Our Hardships are Small, Christ’s Suffering was Greater.
As lent approaches, most of us are probably dreading those difficult forty days. It is a time when we feel like we must give up something we like doing, like playing video games, using social media, or eating sweets. We dislike the time leading up to Easter, we don’t want to wait so long for the celebrations that come afterwards, we don’t look forward to fasting, and we most certainly don’t like all the preparations that come before the big feast. But why do we look down upon such an important time? And yet, what is it about Lent that is so important and necessary for us?
The season of Lent is designed so that we can focus and meditate on the suffering that Jesus went through. It is a time of solemn reflection leading up to His death on Good Friday, but also a hopeful time as we wait for His resurrection three days later on Easter Sunday. During Lent, we prepare for Jesus’ death by bringing ourselves closer to Him with prayer, fasting, repentance, and denying of self.
Lent begins on Ash Wednesday, when we receive the ashes of burnt palms from last Palm Sunday on our foreheads. “Repent and believe in the Gospel” are the words we hear as a cross of ashes is traced on our foreheads. Indeed, we must repent our sins and we must believe in Christ’s life in order to live out our faith.
“Remember that you are dust, and to dust you shall return”.
God created us, we have every reason to turn our eyes to Him and focus our lives on Him, there is nothing more important than the very Creator that created us. We are reminded of our humanity and our natural sinfulness, and thus our need to repent.
After his baptism, Jesus spent forty days in the desert being tempted by the devil, and he rejected each of his temptations. We should strive to do the same. If we are to be like Christ, we must thrust each of our temptations away from us and follow Him; always aiming for better. Our very faith is founded on the life of Jesus, who refused the devil’s worst temptations and led a life of utmost piety. During Lent, we imitate Jesus’ time in the desert and fast like Our Lord did so we may be more like Him.

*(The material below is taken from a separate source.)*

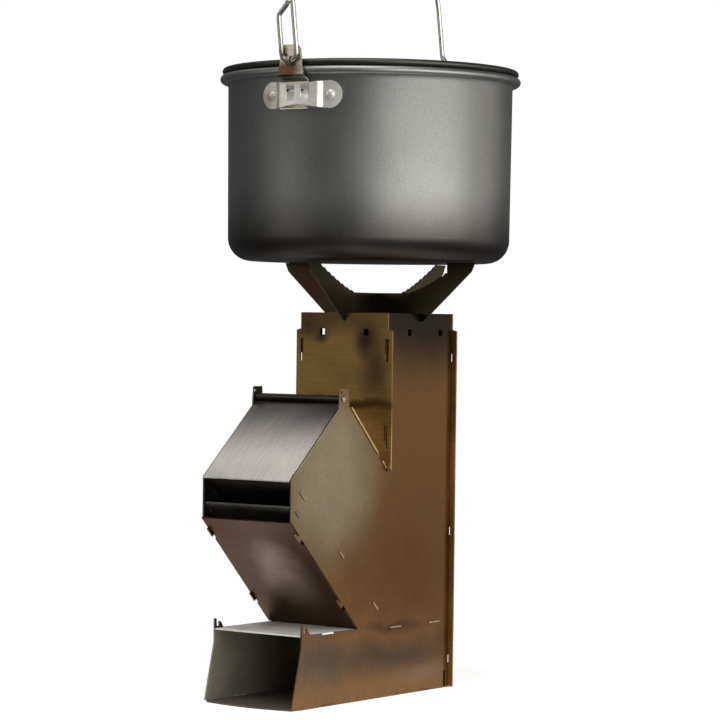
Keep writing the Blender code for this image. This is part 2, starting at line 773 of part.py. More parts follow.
def ear_rivets(prefix, turn, material):
    spread = math.degrees(RIVET_SPACING / 2 / POT_RADIUS)
    for label, side in (("left", -1), ("right", 1)):
        angle = turn + side * spread
        place = around_pot(angle, POT_RADIUS + CLEAR + SHEET + CLEAR, RIM - EAR_DROP)
        _, _, heading = facing(angle)
        rivet(f"{prefix}_rivet_{label}", place, (0, TURN_X, heading), RIVET_RADIUS, material)


def bail_strap(name, turn, material):
    """The strap that stands in the ear, passes over the bead and holds the loop of the bail."""
    edge = STRAP_WIDE + POT_RADIUS * math.radians(abs(EAR_TURN - BAIL_TURN))
    low = -EAR_DROP - ear_half_height(edge)
    above = -EAR_DROP + ear_half_height(edge) + CLEAR
    behind = POT_RADIUS + BRIDGE_RISE - SHEET / 2 - edge ** 2 / (2 * POT_RADIUS)
    front = STRAP_FACE + SHEET / 2
    foot = low - CLEAR - SHEET / 2
    path = [
        (behind + 0.0034, foot), (behind + 0.0010, foot), (behind, foot + 0.0010),
        (behind, above), (behind + 0.0012, above + 0.0016), (front - 0.0010, -0.0048), (front, -0.0030),
        (front, STRAP_TOP - 0.003), (front, STRAP_TOP),
    ]
    left, right = strip_sides(path, SHEET)
    sections = []
    for (r0, z0), (r1, z1), (_, height) in zip(left, right, path):
        share = min(1, max(0, (height - path[3][1]) / (STRAP_TOP - path[3][1])))
        half = STRAP_WIDE + (STRAP_NARROW - STRAP_WIDE) * share
        if height == STRAP_TOP:
            half -= 0.0020
        sections.append([(r0, -half, z0), (r0, half, z0), (r1, half, z1), (r1, -half, z1)])
    place = (*POT_PLACE, RIM)
    item = add_object(name, loft(sections), material, place, facing(turn))
    keeper = arc((LOOP_DISTANCE, LOOP_CENTRE - LOOP_RADIUS), KEEPER_RADIUS, 140, -140, 10)
    left, right = strip_sides(keeper, KEEPER_SHEET)
    outline = left + right[::-1]
    sides = (-KEEPER_WIDTH / 2, KEEPER_WIDTH / 2)
    combine(item, loft([[(r, across, z) for r, z in outline] for across in sides]), "UNION")
    return item


def bail_loop():
    """The long loop in front: the wire's tip beside the leg, down, round the loop and up the leg."""
    tip = LOOP_RADIUS - 2 * WIRE_RADIUS - LOOP_TIP_GAP
    points = [(tip, LOOP_NECK), (tip - LOOP_SLANT / 2, LOOP_NECK - LOOP_SLANT)]
    points += [(-LOOP_RADIUS + LOOP_SLANT / 4, LOOP_STRAIGHT + LOOP_SLANT), (-LOOP_RADIUS, LOOP_STRAIGHT)]
    points += arc((0, 0), LOOP_RADIUS, 180, 360, 10) + [(LOOP_RADIUS, LOOP_STRAIGHT)]
    return [(LOOP_DISTANCE, across, height) for across, height in points]


def bail_hook():
    """The short open hook at the back, from the leg down, round and up to the wire's tip."""
    points = [HOOK_LEG, (LOOP_RADIUS, HOOK_STRAIGHT)] + arc((0, 0), LOOP_RADIUS, 360, 180, 10)
    points += [(-LOOP_RADIUS, HOOK_TIP)]
    return [(-LOOP_DISTANCE, across, height) for across, height in points]


def bail(material):
    """One wire: a loop in front, a hoop over the pot and a hook behind; its origin is on the line of the loops."""
    steps = 28
    hoop = []
    for i in range(steps + 1):
        angle = math.pi * i / steps
        height = HOOP_START + HOOP_RISE * math.sin(angle)
        across = LOOP_RADIUS + (HOOK_LEG[0] - LOOP_RADIUS) * i / steps
        hoop.append((LOOP_DISTANCE * math.cos(angle), across, height))
    points = bail_loop() + hoop + bail_hook()
    _, _, heading = facing(BAIL_TURN)
    rotation = (math.radians(BAIL_LEAN), 0, heading)
    return wire("bail", points, WIRE_RADIUS, material, False, pot_place(RIM + LOOP_CENTRE), rotation)


# ---------------------------------------------------------------- the whole object

def build_stove():
    side = make_material("tinted_side_steel", (0.42, 0.33, 0.21), 0.32)
    wall = make_material("tinted_wall_steel", (0.40, 0.34, 0.20), 0.34)
    bright = make_material("brushed_steel", (0.62, 0.60, 0.58), 0.28)
    inside = make_material("sooted_steel", (0.12, 0.11, 0.10), 0.55)
    side_plate("side_plate_left", -HALF, side)
    side_plate("side_plate_right", INNER, side)
    face = CLEAR + SHEET / 2
    vents = (-FRONT_VENT_OFFSET, FRONT_VENT_OFFSET)
    along, _ = slope(THROAT, REAR_HEAD)
    above_throat = THROAT_HEIGHT + (SHEET + CLEAR) * abs(along.y / along.x) + 2 * CLEAR
    wall_plate("chimney_front_plate", FRONT - face, above_throat, FRONT_HOOKS, vents, wall)
    wall_plate("chimney_back_plate", BACK + face, CLEAR, BACK_HOOKS, (), wall)
    hopper_rear_plate(wall)
    hinge_pin(bright)
    hopper_lid(bright)
    fuel_ramp(inside)
    air_slat(bright)
    chute_plate(side)
    tray_top(bright)
    burn_grate(inside)
    tray_floor(inside)
    pot_supports(wall)


def build_pot():
    anodised = make_material("anodised_aluminium", (0.16, 0.17, 0.17), 0.38)
    bright = make_material("pot_steel", (0.66, 0.64, 0.61), 0.22)
    pot_body(anodised)
    pot_lid(anodised)
    lid_ring_parts(bright, bright)
    for label, half_turn in (("front", 0), ("back", 180)):
        pot_ear(f"ear_{label}", EAR_TURN + half_turn, bright)
        ear_rivets(f"ear_{label}", EAR_TURN + half_turn, bright)
        bail_strap(f"strap_{label}", BAIL_TURN + half_turn, bright)
    bail(bright)


clear_scene()
build_stove()
build_pot()
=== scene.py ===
"""A Blender add-on that dresses a plate rocket stove with its cooking pot and sets it in a pale studio."""

import math

import bmesh
import bpy
from mathutils import Matrix, Vector


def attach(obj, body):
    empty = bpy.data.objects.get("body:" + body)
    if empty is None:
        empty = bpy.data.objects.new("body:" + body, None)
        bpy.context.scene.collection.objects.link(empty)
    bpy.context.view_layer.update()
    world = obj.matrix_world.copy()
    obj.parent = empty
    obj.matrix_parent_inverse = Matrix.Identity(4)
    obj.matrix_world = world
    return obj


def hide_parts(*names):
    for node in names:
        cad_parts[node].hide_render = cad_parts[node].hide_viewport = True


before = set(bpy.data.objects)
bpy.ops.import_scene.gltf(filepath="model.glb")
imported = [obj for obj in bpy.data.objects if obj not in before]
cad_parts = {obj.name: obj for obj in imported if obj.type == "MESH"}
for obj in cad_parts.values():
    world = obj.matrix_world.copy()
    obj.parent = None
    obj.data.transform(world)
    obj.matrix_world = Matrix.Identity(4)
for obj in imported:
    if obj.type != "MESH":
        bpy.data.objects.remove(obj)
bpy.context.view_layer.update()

bl_info = {
    "name": "Plate rocket stove",
    "version": (1, 0, 0),
    "blender": (4, 5, 0),
    "location": "3D View > Sidebar > Stove",
    "description": "Builds the finished look of a rocket stove and its pot around the packed parts",
    "category": "Object",
}

# Pot's place and levels, in metres
POT_PLACE = (-0.0060, -0.0044)
POT_BASE = 0.3178
POT_HEIGHT = 0.1345
RIM = POT_BASE + POT_HEIGHT
LOOP_HEIGHT = RIM + 0.0125
RING_HEIGHT = 0.46535
EAR_HEIGHT = RIM - 0.0172
TURNS = 168

# Sheet metal shared by the pieces built here
SHEET = 0.0012
CLEAR = 0.0003
SMOOTH_ANGLE = 40.0

# Pot and its cover, measured from the outside of the wall or from the rim
FOOT_TAPER = 0.001
NECK_DROP = 0.006
BEAD_OUT = 0.0028
COVER_RISE = 0.0104
COVER_BEND = 0.0012
COVER_FLAT = 0.55
COVER_SHELF = (0.0085, 0.0065)
COVER_EDGE = (0.0021, 0.0059)
COVER_EDGE_RADIUS = 0.0024
COVER_EDGE_DROP = 0.0003
GROOVE_IN = 0.0036
GROOVE_WIDTH = 0.0034
GROOVE_DROP = 0.0045
GROOVE_LIP = (0.0014, 0.0035)

# Ears and rivets
EAR_SECTIONS = 96
EAR_TIP = 0.0002
EAR_SOFT = 0.0003
BRIDGE_FOOT = 0.0188
BRIDGE_RAMP = 0.0036
BRIDGE_RISE = 0.0026
SLOT_SIZE = (0.0066, 0.004, 0.0018)
SLOT_ACROSS = 0.0058
SLOT_UP = 0.0030
SLOT_DEPTH = 0.003
RIVET_ACROSS = 0.024
RIVET_RADIUS = 0.0034
RIVET_SEAT = 0.0018
RIVET_DOME = 0.5

# Bail and lid ring
WIRE_SIDES = 20
WIRE_BEND = 0.0012
HOOP_STEPS = 96
HOOP_START = 0.0465
LOOP_NECK = 0.0365
LOOP_STRAIGHT = 0.0255
LOOP_TIP_GAP = 0.0002
LOOP_SLANT = ((0.00125, 0.0340), (0.000625, 0.0280))
HOOK_LEG = (-0.0010, 0.0160)
HOOK_STRAIGHT = 0.0030
HOOK_TIP = 0.0065
RING_HALF = 0.0150
RING_REACH = 0.030
RING_POWER = 0.8
RING_STEPS = 48
SADDLE_RIVET_RADIUS = 0.0022
SADDLE_RIVET_ACROSS = 0.0105
SADDLE_RIVET_HEIGHT = 0.4651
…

“I want to know Christ and the power of His resurrection and the sharing of His sufferings by becoming like Him in His death” (Philippians 3:10).
St. Paul comes to know Jesus by acting in His likeness and suffering as He did. Every ounce of St. Paul’s being desired to please and serve God. He knew that by sharing in Christ’s sufferings and by becoming like Him, he was getting closer and closer to the God he yearned for. St. Paul saw the profound and lasting effects of finding Christ in his life. The hardships he faced on his path to following Christ were small in comparison to the sufferings in Christ’s own life and even smaller in comparison to the love Christ had for us as He died for us.
Sometimes I find myself complaining about the smallest of adversities. I have a cold and my throat itches, my classes are boring and my head aches, my friends are not giving me attention and I don’t feel loved, I am not getting good marks and I am not smart enough, my family is going through troubles and I can’t fix them, I made a rude remark to someone and now I regret it, a family member just died and I feel hopeless, I don’t get enough exercise and I am exhausted all the time, others are happy but I am not, I skipped mass and I haven’t gone to confession in months, my friends have beautiful clothes and mine are so old, I forgot to do my chores and my parents are mad at me, others are being praised but I am left unnoticed, my life is not fun while others seem to have constant enjoyment… But then I remind myself of what Jesus went through on the cross and everything is made well.
“Lord Jesus. Meek and humble of heart, Hear me. From the desire of being esteemed, Deliver me, Jesus. From the desire of being Loved, Deliver me, Jesus. From the desire of being extolled, Deliver me, Jesus. […] That others may be loved more than I, Jesus, grant me the grace to desire it. That others may be esteemed more than I, Jesus, grant me the grace to desire it. That, in the opinion of the world, others may increase and I may decrease, Jesus, grant me the grace to desire it” (Litany of Humility).
If our God endured nails being pierced through His flesh, splinters of wood on His back as He hung from that cross, a spear going through His side, and a crown of thorns on his head, the least we can do is fast for forty days. If we compare our sufferings to His, we often find ourselves seeing how small our problems really are. Can we truly compare a grain of sand to the whole desert? Of course not, one is much greater than the other. But if we take our little grain of sand and place it with everyone else’s grain of sand, we see a desert. This desert is what Christ took upon Himself for us. He took all our little sins and problems, all our tiny grains of sand, and took that whole desert in His arms so that we wouldn’t have to bear it any longer. Then, He let the people crucify Him, and that desert of sins was made nothing. Just like that, our sins were forgiven: past, present, and future. Just like that, we were restored to a relationship with God, with no sins to separate us from Him any longer. Just like that, our thirst for water in the desert was quenched and our thirst for eternal life with The Father quenched too.
So, give your grain of sand to Christ this Lenten season, and let Him replace the dryness with His river of abounding love.